Entre las arterias del paisaje de árboles de invierno, la niebla se presentó más pronto que nunca con la música de Erik Satie difuminada en el gris blanquecino de la madrugada. Durante toda la mañana, pensé muchas ideas que se quedaron en la nube colgadas, sin que pudiera pronunciarlas, ni siquiera apuntarlas en un papel, envolviéndose y encogiéndose como ensortijadas en una trenza mientras te recordaba degustando un vino D´Berna de Godello.
Y aún empapada de ese sabor fresco y de paso largo por boca, no encontré razón alguna para abrir el sarcófago y salir a hacer vida normal entre consumidores de ajos y evangelios dominicales con comuniones de carnes en fusión.
El gollete de la vasija de aceite fracturado pedía a gritos emigrar al reciclaje de la vuelta de la esquina y muchas de las especias de la estantería, caducadas en el 2018-19 ser renovadas sin dilación.
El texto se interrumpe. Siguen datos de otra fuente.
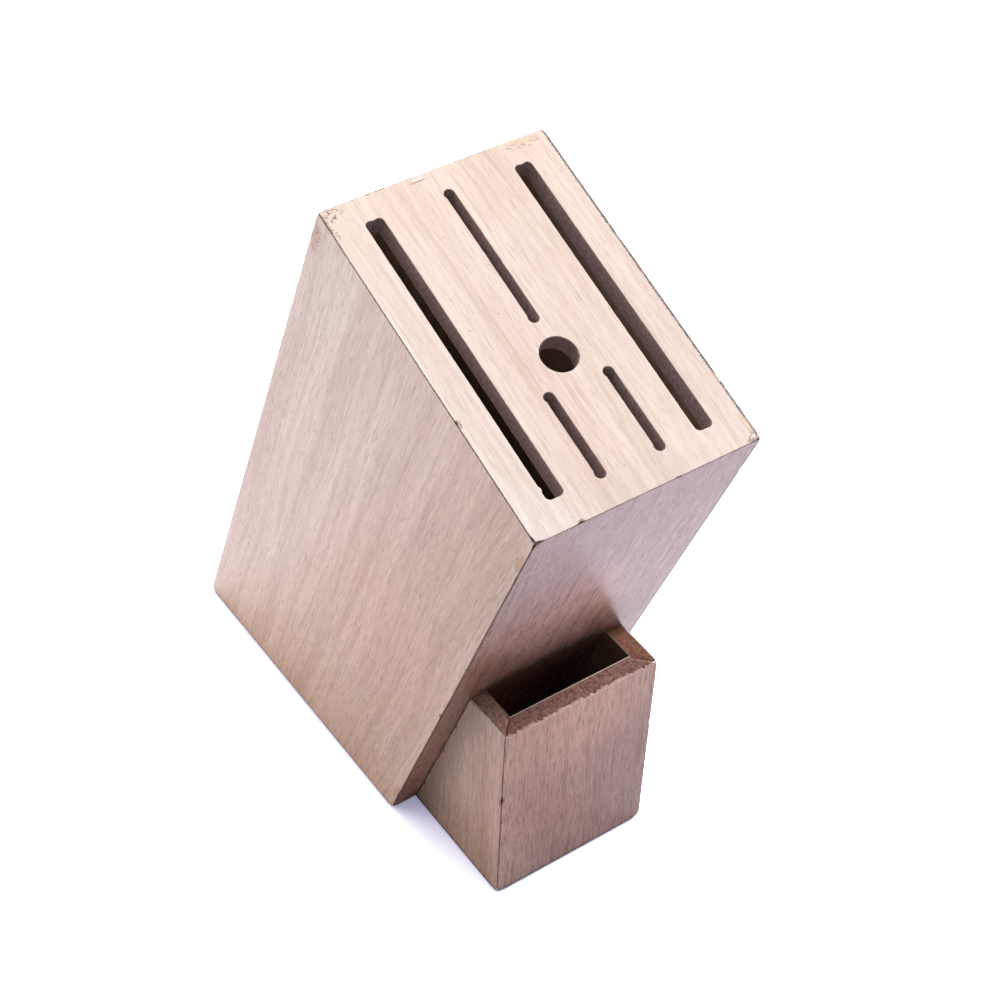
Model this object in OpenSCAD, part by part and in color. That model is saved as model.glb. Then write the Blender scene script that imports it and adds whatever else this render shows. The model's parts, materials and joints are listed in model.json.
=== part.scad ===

Me puse a esa faena y a otra.
La impresora dejó de funcionar por falta de tinta. Imprescindible.
Con todo esto, pensé que la vida debería de ser otra cosa, pero no es.
Reducimos la existencia al gasto, al dispendio y al hacer uso de lo que se tercie.
Recordé mi primer pensamiento escondido en un cúmulo tempranero, uno de esos propósitos inocentes que me sugería, voluptuoso, disfrutar más de esa silenciosa mañana, del vivir sin tener... No nos vamos a llevar nada, pero parece que todo se depositará en la antesala del cenotafio de nuestra tumba para recordarnos los desvaríos de nuestra propia estupidez.